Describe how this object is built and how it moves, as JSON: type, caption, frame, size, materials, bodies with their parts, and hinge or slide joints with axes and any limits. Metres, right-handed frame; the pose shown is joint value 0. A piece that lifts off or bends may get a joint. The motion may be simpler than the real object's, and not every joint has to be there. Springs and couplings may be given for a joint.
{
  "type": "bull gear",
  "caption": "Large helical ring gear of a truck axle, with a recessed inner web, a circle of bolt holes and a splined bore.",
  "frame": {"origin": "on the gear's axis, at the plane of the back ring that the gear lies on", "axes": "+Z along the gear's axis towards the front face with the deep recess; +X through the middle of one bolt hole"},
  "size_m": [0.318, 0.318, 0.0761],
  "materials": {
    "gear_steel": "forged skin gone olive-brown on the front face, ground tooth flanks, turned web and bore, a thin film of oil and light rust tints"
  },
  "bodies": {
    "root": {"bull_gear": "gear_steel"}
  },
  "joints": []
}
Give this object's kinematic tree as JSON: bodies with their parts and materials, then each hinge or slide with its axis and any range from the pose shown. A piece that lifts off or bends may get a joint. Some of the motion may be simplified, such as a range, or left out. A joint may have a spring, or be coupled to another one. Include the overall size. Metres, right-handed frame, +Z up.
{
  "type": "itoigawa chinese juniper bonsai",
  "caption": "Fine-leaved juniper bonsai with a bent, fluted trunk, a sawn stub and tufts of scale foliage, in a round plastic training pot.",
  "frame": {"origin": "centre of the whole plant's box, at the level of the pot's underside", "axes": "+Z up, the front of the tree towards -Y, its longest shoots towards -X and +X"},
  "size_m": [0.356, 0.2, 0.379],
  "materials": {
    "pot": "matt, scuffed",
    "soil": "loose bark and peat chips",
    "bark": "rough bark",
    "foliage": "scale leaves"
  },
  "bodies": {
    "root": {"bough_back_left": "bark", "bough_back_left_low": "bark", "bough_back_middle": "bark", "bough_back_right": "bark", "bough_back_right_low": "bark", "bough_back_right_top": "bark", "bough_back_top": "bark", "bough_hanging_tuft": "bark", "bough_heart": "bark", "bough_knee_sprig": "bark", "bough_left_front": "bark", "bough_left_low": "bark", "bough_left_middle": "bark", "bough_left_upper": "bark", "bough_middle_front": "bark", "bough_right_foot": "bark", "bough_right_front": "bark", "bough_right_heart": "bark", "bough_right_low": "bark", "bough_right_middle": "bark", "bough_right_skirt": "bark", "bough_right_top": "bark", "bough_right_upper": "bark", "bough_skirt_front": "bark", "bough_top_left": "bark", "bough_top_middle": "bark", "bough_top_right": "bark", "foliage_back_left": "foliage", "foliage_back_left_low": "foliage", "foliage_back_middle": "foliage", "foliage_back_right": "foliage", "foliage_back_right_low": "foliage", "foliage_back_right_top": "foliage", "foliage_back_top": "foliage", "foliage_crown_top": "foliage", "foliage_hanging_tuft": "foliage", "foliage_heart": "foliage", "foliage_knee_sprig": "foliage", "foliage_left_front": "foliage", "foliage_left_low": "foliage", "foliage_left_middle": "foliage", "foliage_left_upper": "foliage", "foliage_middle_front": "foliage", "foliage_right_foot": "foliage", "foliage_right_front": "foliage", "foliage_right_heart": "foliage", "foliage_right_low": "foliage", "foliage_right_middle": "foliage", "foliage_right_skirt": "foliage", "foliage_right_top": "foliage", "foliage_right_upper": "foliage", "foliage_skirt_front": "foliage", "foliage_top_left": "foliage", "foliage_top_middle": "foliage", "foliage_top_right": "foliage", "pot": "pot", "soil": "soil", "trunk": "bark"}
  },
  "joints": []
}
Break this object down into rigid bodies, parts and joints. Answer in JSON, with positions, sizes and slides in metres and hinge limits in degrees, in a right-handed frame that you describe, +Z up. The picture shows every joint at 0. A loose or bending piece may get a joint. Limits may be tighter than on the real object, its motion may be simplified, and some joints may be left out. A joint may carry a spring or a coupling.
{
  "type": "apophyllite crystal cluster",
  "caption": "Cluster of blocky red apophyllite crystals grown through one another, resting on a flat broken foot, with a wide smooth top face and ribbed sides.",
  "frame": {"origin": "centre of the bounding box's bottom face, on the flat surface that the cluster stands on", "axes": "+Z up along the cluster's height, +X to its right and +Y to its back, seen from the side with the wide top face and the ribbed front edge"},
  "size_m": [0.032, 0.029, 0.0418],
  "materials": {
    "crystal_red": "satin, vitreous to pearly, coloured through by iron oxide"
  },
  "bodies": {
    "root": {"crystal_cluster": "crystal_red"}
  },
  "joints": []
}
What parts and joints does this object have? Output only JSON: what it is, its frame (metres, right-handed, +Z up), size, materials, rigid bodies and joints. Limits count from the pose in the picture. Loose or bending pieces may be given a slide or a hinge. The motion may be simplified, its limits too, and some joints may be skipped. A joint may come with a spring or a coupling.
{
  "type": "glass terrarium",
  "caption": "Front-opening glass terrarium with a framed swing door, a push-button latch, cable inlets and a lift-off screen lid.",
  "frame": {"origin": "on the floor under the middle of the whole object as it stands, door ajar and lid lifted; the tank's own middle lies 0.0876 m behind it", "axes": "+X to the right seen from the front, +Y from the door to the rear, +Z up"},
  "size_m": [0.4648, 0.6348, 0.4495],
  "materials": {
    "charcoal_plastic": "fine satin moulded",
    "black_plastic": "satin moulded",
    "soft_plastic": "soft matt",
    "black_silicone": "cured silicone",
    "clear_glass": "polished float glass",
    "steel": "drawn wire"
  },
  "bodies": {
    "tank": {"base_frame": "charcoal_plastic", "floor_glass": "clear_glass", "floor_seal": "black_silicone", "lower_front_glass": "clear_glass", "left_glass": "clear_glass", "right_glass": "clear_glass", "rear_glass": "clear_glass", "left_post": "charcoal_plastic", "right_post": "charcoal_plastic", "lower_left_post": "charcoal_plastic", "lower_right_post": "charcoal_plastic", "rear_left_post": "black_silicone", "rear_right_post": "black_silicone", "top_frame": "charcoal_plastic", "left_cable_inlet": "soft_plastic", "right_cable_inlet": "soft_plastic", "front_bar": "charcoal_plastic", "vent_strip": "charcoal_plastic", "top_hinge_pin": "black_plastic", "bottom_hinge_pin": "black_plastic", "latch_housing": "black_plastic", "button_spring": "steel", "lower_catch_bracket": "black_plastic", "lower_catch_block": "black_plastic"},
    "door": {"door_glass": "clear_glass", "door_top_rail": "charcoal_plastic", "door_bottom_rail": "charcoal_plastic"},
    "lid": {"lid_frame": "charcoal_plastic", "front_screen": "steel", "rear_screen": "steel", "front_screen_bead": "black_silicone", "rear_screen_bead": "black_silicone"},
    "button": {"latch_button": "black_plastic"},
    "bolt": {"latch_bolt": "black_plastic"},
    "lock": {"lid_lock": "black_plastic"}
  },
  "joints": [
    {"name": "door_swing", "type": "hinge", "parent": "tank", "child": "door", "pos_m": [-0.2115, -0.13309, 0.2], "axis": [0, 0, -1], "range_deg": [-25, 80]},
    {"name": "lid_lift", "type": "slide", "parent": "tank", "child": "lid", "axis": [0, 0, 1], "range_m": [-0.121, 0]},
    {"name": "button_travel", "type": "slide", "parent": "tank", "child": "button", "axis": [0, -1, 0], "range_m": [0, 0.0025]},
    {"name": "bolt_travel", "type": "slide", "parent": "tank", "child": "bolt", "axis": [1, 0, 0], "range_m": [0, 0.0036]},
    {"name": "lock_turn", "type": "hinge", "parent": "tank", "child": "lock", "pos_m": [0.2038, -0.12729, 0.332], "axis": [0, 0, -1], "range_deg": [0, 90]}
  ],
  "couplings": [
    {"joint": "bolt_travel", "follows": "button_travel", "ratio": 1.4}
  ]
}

**TASK GOAL:** Select every line in the material above where the string "this" occurs, and copy it.

**SOLVED EXERCISE:**
Describe how this object is built and how it moves, as JSON: type, caption, frame, size, materials, bodies with their parts, and hinge or slide joints with axes and any limits. Metres, right-handed frame; the pose shown is joint value 0. A piece that lifts off or bends may get a joint. The motion may be simpler than the real object's, and not every joint has to be there. Springs and couplings may be given for a joint.
Give this object's kinematic tree as JSON: bodies with their parts and materials, then each hinge or slide with its axis and any range from the pose shown. A piece that lifts off or bends may get a joint. Some of the motion may be simplified, such as a range, or left out. A joint may have a spring, or be coupled to another one. Include the overall size. Metres, right-handed frame, +Z up.
Break this object down into rigid bodies, parts and joints. Answer in JSON, with positions, sizes and slides in metres and hinge limits in degrees, in a right-handed frame that you describe, +Z up. The picture shows every joint at 0. A loose or bending piece may get a joint. Limits may be tighter than on the real object, its motion may be simplified, and some joints may be left out. A joint may carry a spring or a coupling.
What parts and joints does this object have? Output only JSON: what it is, its frame (metres, right-handed, +Z up), size, materials, rigid bodies and joints. Limits count from the pose in the picture. Loose or bending pieces may be given a slide or a hinge. The motion may be simplified, its limits too, and some joints may be skipped. A joint may come with a spring or a coupling.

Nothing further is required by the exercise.